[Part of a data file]
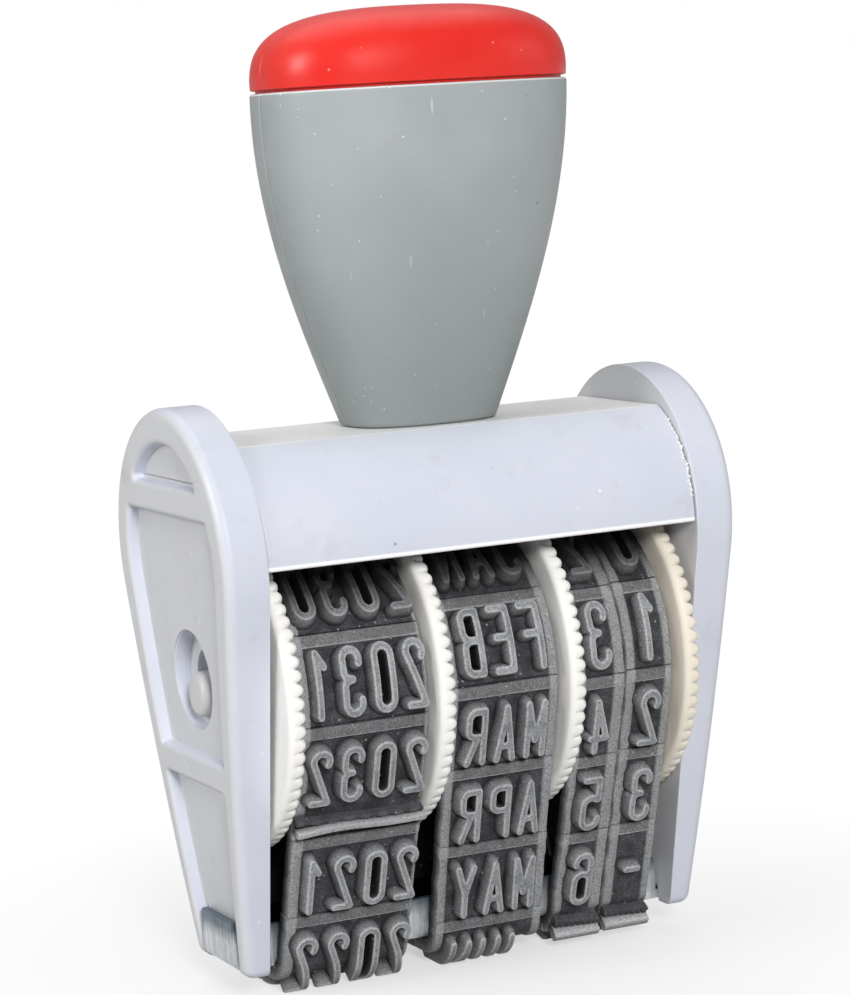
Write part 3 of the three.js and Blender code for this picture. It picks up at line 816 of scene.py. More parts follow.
@dataclass
class Cheek:
    """End plate of the frame, with a recess, two ribs and the window for the axle."""

    sizes: StampSizes
    material: Material
    top_radius: float = 11.0
    foot_half_depth: float = 5.0
    foot_round: float = 0.8
    edge_round: float = 0.8
    inner_round: float = 0.12
    rim_width: float = 2.5
    rim_foot_width: float = 1.7
    recess_draft: float = 0.1
    mouth_round: float = 0.42
    mouth_angle: float = 75
    mouth_overrun: float = 0.1
    rib_height: float = 2.1
    ribs: tuple[float, float] = (15.75, 35.25)
    window_radius: float = 3.6
    window_height: float = 23.2
    window_round: float = 0.1
    lip_thickness: float = 1.0
    lip_bore: float = 2.2
    slot_half_width: float = 3.1
    slot_top: float = 3.1
    slot_reach: Flat = (15.0, 25.0)
    recess_overrun: float = 1.2
    recess_foot: float = 1.5
    foot_steps: int = 8
    side_steps: int = 16
    arch_steps: int = 48

    def half_ring(self, inset: float, recess: bool = False) -> list[Flat]:
        """Right half of the drop outline, from the bottom to the top.

        Args:
            inset: Distance inside the plate's own outline.
            recess: True for the recess, which runs out below the foot and has a narrower rim there.

        Returns:
            (y, z) points whose heights never fall.
        """
        top = self.top_radius - inset
        foot = self.foot_half_depth - (self.rim_foot_width if recess else inset)
        low = self.sizes.foot_height + (-self.recess_foot if recess else inset)
        corner = self.recess_foot if recess else max(self.foot_round - inset, 0.05)
        arch = self.sizes.arch_height
        across, rise = foot - corner, arch - low - corner
        taper = asin((top - corner) / hypot(across, rise)) - atan2(across, rise)
        line: list[Flat] = [(0.0, low)]
        for share in shares(self.foot_steps):
            angle = lerp(-pi / 2, -taper, share)
            line.append((across + corner * cos(angle), low + corner * (1 + sin(angle))))
        start, end = line[-1], (top * cos(taper), arch - top * sin(taper))
        for share in shares(self.side_steps)[1:-1]:
            line.append((lerp(start[0], end[0], share), lerp(start[1], end[1], share)))
        for share in shares(self.arch_steps):
            angle = lerp(-taper, pi / 2, share)
            line.append((top * cos(angle), arch + top * sin(angle)))
        line[-1] = (0.0, line[-1][1])
        return line

    def whole(self, half: Sequence[Flat]) -> list[Flat]:
        """Whole outline from its right half."""
        return list(half) + [(-y, z) for y, z in reversed(half[1:-1])]

    def stand(self, outline: Sequence[Flat], face: Callable[[float], float], out: float) -> list[Point]:
        """Ring of an outline that stands out from one of the cheek's faces."""
        return [(face(z) + out, y, z) for y, z in outline]

    def build(self, side: int) -> None:
        """Builds the cheek on one side and dresses it. The left one is the mirrored right one.

        Args:
            side: 1 for the right cheek and -1 for the left one.
        """
        sizes = self.sizes
        name = "right_cheek" if side > 0 else "left_cheek"
        small = self.inner_round
        rings = []
        for inset, rise in ((small, 0.0), (small * 0.3, small * 0.3), (0.0, small)):
            rings.append(self.stand(self.whole(self.half_ring(inset)), sizes.inner_face, rise))
        for share in shares(8):
            angle = pi / 2 * share
            outline = self.whole(self.half_ring(self.edge_round * (1 - cos(angle))))
            rings.append(self.stand(outline, sizes.outer_face, -self.edge_round * (1 - sin(angle))))
        plate = loft(name + "_moulding", rings, Caps.STRIPS)
        for tool in [*self.recess_tools(), *self.window_tools()]:
            combine(plate, tool)
        if side < 0:
            plate.data.transform(Matrix.Scale(-1, 4, (1, 0, 0)))
            plate.data.flip_normals()
        settle(plate, self.material, name, crease=30)

    def pocket(self, low: float, high: float) -> Pocket:
        """Part of the recess between two heights.

        Args:
            low: The lower one.
            high: The upper one, which may lie above the recess.

        Returns:
            Its outline.
        """
        half = self.half_ring(self.rim_width, recess=True)
        depths, heights = zip(*half)
        bottom, top = ((float(np.interp(height, heights, depths)), height) for height in (low, high))
        right = [p for p in half if low + 0.2 < p[1] < high - 0.2 and p[0] > 0.01]
        end = [top, (0.0, high)] if high < half[-1][1] else [half[-1]]
        return Pocket(self.whole([(0.0, low), bottom, *right, *end]))

    def recess_tools(self) -> list[Object]:
        """Makes the solids that hollow the recess above, between and below the two ribs.

        Returns:
            The solids.
        """
        sizes = self.sizes
        lower, upper = self.ribs
        spans = (
            (sizes.foot_height - self.recess_overrun, lower),
            (lower + self.rib_height, upper),
            (upper + self.rib_height, sizes.cheek_top),
        )
        last = radians(self.mouth_angle)
        steps = 5
        grown = [(-self.recess_draft, sizes.recess_depth), (0.0, self.mouth_round)]
        for step in range(1, steps + 1):
            angle = last * step / steps
            grown.append(tuple(self.mouth_round * (1 - way(angle)) for way in (cos, sin)))
        # The mouth leaves the face at a small angle, which a cut can follow
        growth, depth = grown[-1]
        widest = growth + (depth + self.mouth_overrun) * tan(last)
        grown += [(widest, -self.mouth_overrun), (widest, -OVERRUN)]
        tools = []
        for low, high in spans:
            pocket = self.pocket(low, high)
            rings = [self.stand(pocket.ring(growth), sizes.outer_face, -depth) for growth, depth in grown]
            tools.append(loft("recess_tool", rings, Caps.STRIPS))
        return tools

    def window_tools(self) -> list[Object]:
        """Makes the solids that cut the window, the keyhole behind it and the slot of the tab.

        Returns:
            The solids.
        """
        sizes = self.sizes
        inner = sizes.inner_face(sizes.axle_height)
        lip = inner + self.lip_thickness
        web = sizes.web_face(self.window_height)
        small = self.window_round
        radius = self.window_radius
        wide, far = radius + small, web + 2 * OVERRUN
        edge = [(radius, web - small), (radius + small * 0.3, web - small * 0.3), (wide, web + 0.02)]
        well = [(0.0, lip), (radius, lip), *edge, (wide, far), (0.0, far)]
        tools = [turned("well_tool", well, self.window_height, 96)]
        near, far = self.slot_reach
        for radius, height in ((self.lip_bore, self.window_height), (sizes.bore_radius, sizes.axle_height)):
            tools.append(rod("bore_tool", radius, inner - OVERRUN, far, height, 72))
        half = self.slot_half_width
        return [*tools, block("tab_tool", (near, -half, 0.0), (far, half, self.slot_top))]


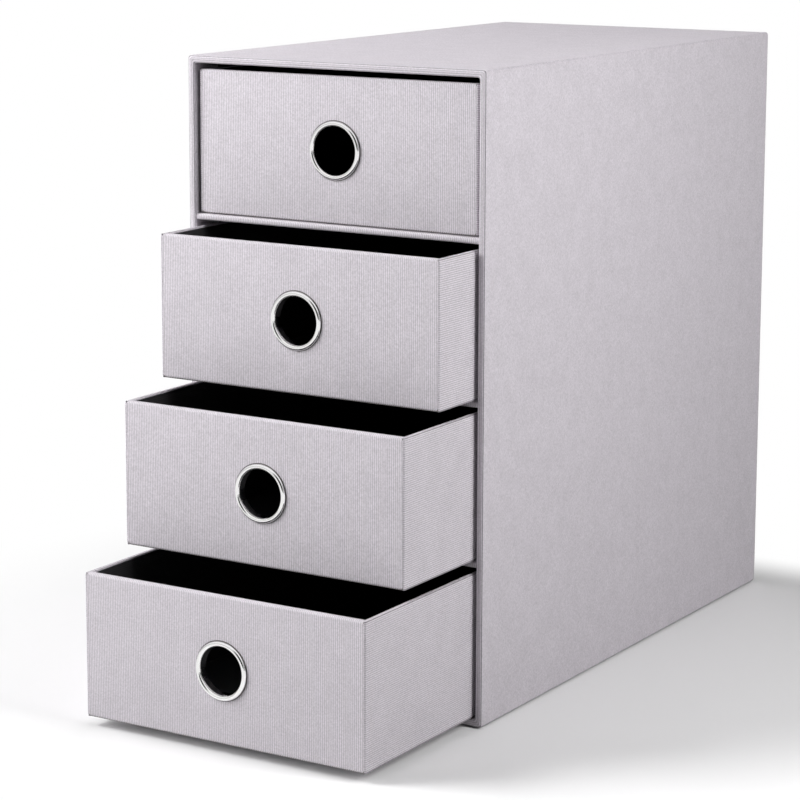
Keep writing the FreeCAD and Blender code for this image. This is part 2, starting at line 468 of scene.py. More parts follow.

PROBLEM DETAILS: Go through the material line by line. Show each line that contains the string "scene".

ANSWER TO THIS TASK:
Write part 3 of the three.js and Blender code for this picture. It picks up at line 816 of scene.py. More parts follow.
Keep writing the FreeCAD and Blender code for this image. This is part 2, starting at line 468 of scene.py. More parts follow.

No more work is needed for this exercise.